More departures are expected in the coming months, according to Bloomberg, with Starling not planning to replace those who have already exited. That means the board is being deliberately slimmed, not merely refreshed.

The departure of Traill is particularly significant. McPike, a Bahamas-based billionaire, provided a crucial $70m investment in Starling in 2016 during the bank's infancy. He retains a stake of approximately one-third of the company, according to Companies House filings from February 2025, as City AM reported. Losing his representative on the board raises questions about the degree of alignment between Starling's largest shareholder and its executive leadership.

City AM revealed earlier in 2026 that McPike had withdrawn support for a London IPO. Sources close to McPike indicated he was under the impression Starling was warming to a US listing, a move he had previously pushed back against, creating a strategic impasse.

The exit of Watts, meanwhile, removes a voice linked to one of Starling's financial investors. Together, these departures strip the board of its most explicit shareholder-representative directors, concentrating authority among executives and independent non-executives. That is a common pre-IPO governance pattern, but it also reduces the channels through which major investors can influence strategy before a listing locks in new structures.

The listing question: London, New York, or neither?

Starling's IPO has been discussed for years. The tone from the company's leadership has shifted markedly over that period.

Former interim chief executive John Mountain previously described the City as a "natural home" for Starling, saying the fintech was "very committed" to a London listing, as reported by City AM. That position has since softened considerably.
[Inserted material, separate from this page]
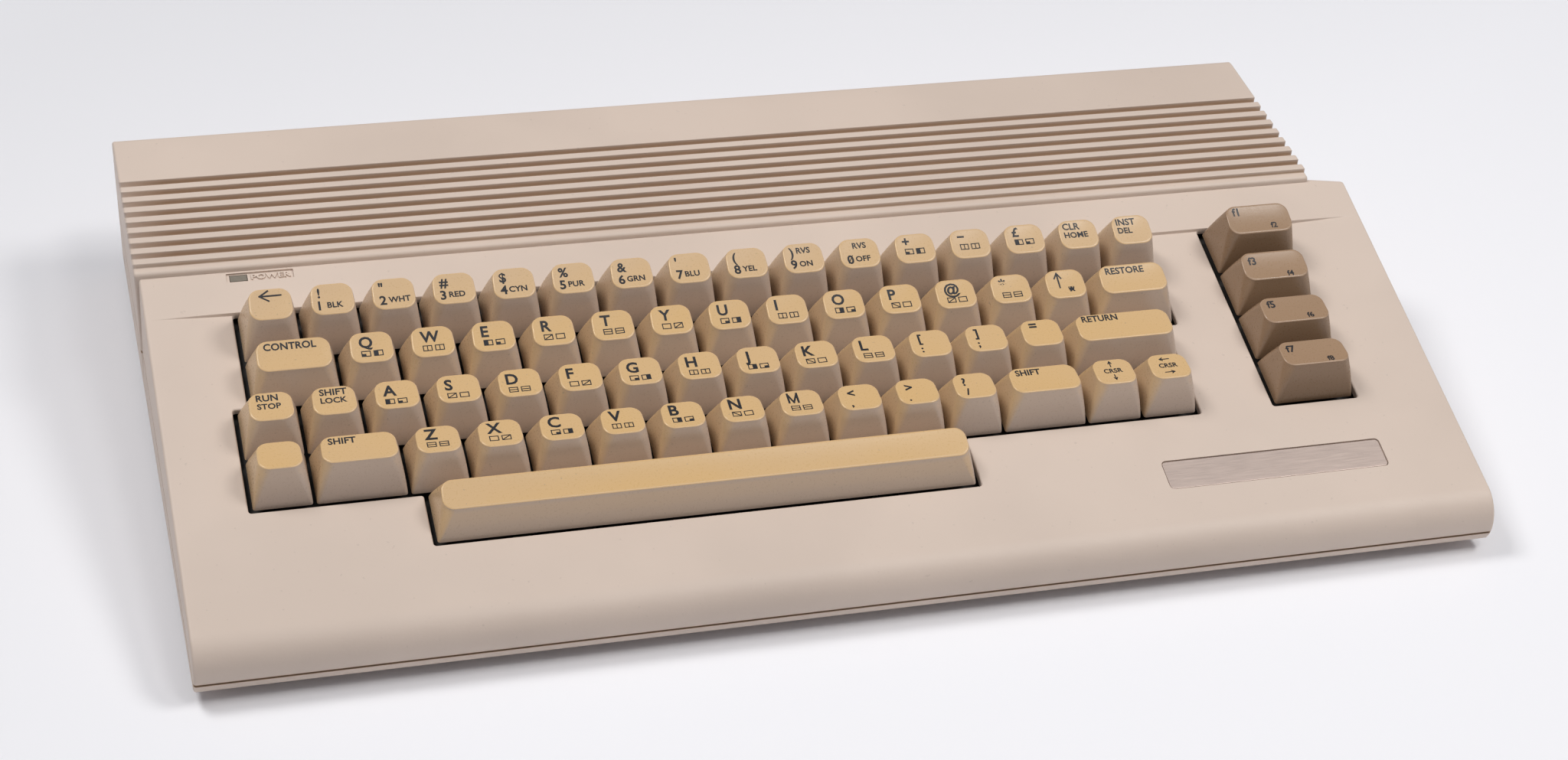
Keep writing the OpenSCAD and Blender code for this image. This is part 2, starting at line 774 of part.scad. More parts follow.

Finance director Declan Ferguson said last summer that there was no "concrete view" on where the neobank would list and that any decision was still "in flux", as City AM reported. Chief executive Raman Bhatia, in an interview with the Sunday Times in January 2026, said he was "non-committal" over a listing venue and that an IPO was not expected in the short term.

"Ultimately it's a decision for shareholders, so we have not concluded on that," Bhatia told the Sunday Times.

The shift from "very committed" to London to "non-committal" on venue is notable. It reflects both the gravitational pull of US capital markets for high-growth technology companies and the specific dynamics of Starling's shareholder register, where McPike's preferences carry substantial weight given his approximate one-third holding.

Starling is not alone in deferring. The UK fintech IPO pipeline remains thin. Monzo and Revolut have both delayed or deferred listing plans. Klarna's US IPO, while it did proceed, has offered a cautionary reference point for challenger-bank and fintech valuations more broadly.

For the City, the unresolved question of where Starling lists carries symbolic weight. London has struggled to attract high-growth technology floats in recent years, and losing a homegrown digital bank to New York would reinforce the narrative that the UK market cannot compete for its own success stories.

Starling's most recent annual results showed a slide in profit as falling interest rates compressed net interest income, the primary revenue line for a deposit-funded lender. That financial trajectory complicates the IPO calculus: listing into a period of declining profitability demands either a compelling growth narrative or patience to wait for a more favourable cycle.

What scale-ups can learn from Starling's governance reset

Starling's boardroom overhaul illustrates a pattern familiar to any business moving from founder-era governance to institutional-grade oversight.

The first phase of a high-growth company's board is typically shaped by the investors who funded its early rounds. Directors are often representatives of major shareholders or connected to the founding team. That structure works when the priority is speed, product development, and fundraising.

The second phase, which Starling is now entering, requires a board built for public-market scrutiny: independent directors with relevant sector experience, audit and risk committee chairs with listed-company credentials, and a chair who can manage the relationship between executives, shareholders, and regulators.

Bell's appointment fits that template. But the transition is rarely smooth, and Starling's experience highlights three tensions that recur across the scale-up landscape.

Shareholder alignment before listing

A dominant shareholder with a different strategic vision, whether on listing venue, timing, or valuation expectations, can stall an IPO indefinitely. Starling's board has lost its most direct links to McPike's interests at precisely the moment those interests appear to diverge from management's direction. How that tension resolves will determine whether the IPO proceeds at all.

Board size and composition

Slimming a board before a listing can signal discipline, but it also concentrates decision-making. Starling's choice not to replace departing directors suggests confidence in the remaining group, but public-market investors and proxy advisers will scrutinise whether the board has sufficient independence and diversity of expertise.

Tone management

The shift from "very committed" to a London listing to "non-committal" on venue, delivered across three different spokespeople over roughly 18 months, risks appearing indecisive. Scale-ups approaching a listing benefit from consistency in external messaging, even if internal deliberations remain fluid.

Starling's governance reset is not unusual for a company at its stage. What makes it instructive is the visibility of the tensions driving it: a dominant shareholder, a changing interest-rate environment, and a listing market that has yet to reopen convincingly for UK fintechs. The board Bell inherits will need to resolve all three before any IPO prospectus is drafted.